Long anticipated, by Crisis Group among others, the unrest is the result of two irreconcilable interpretations of recent Venezuelan history. According to the government of President Nicolás Maduro, its origins lie in a conspiracy by members of the opposition Democratic Unity (MUD) alliance and foreign powers (in particular the U.S.) to overthrow his government and restore the “oligarchic” regime that lost power to Maduro’s predecessor and mentor Hugo Chávez in the 1998 elections. Their prime motivation, according to this interpretation, is control of the country’s reserves of crude oil, by some estimates the biggest in the world. For the MUD, whose principal leaders were caught off-guard by the intensity and duration of the protests, the root cause is the government’s insistence on radical socialist policies and its lack of respect for the constitution; consequent economic hardship, crime and political feuding exacerbate matters.

This polarisation reverberated beyond Venezuela’s borders. Some allies in the region rallied to support a beleaguered, elected government and initially dismissed the opposition as a violent minority, while others deplored an excessive use of force, alleged human rights violations by government security forces and advocated a mediated settlement. International actors are increasingly concerned, and with good reason, that a failure to contain, and ultimately resolve, the crisis, could have serious, region-wide consequences. A number of important pending issues in the region, including the current peace talks aimed at ending Colombia’s decades-old guerrilla war and the incipient reform process in Cuba, have a significant Venezuelan dimension.
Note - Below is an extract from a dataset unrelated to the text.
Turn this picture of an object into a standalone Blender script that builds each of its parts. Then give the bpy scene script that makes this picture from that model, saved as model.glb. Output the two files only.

A still fragile dialogue, which began in late March and is facilitated by the foreign ministers of the Union of South American Nations (UNASUR) and the Vatican, has brought the government and at least a part of the MUD leadership to the negotiating table. To be successful, it must address the key factors that led to the crisis. It needs to lay the basis for the political consensus that is vital if the economic crisis, as well as violent crime, are to be tackled effectively. Above all, it must restore the autonomy of key state institutions, especially the Supreme Court (TSJ), the Office of the Attorney General (Fiscalía General) and the electoral authority (CNE), and staff them with genuinely independent, respected professionals. The violence on the streets is partly a consequence of the fact that peaceful conflict resolution has been blocked by the government’s direct, executive control of the channels through which it would normally be effected.

This briefing sets out to answer key questions relating to the crisis, analysing the origins of the conflict, the detonators of violence and the most relevant players. Looking ahead at the options available for Venezuela and providing an assessment of the current dialogue, it formulates ideas regarding the essential elements required to secure a lasting peace and how the region and broader international community may best contribute.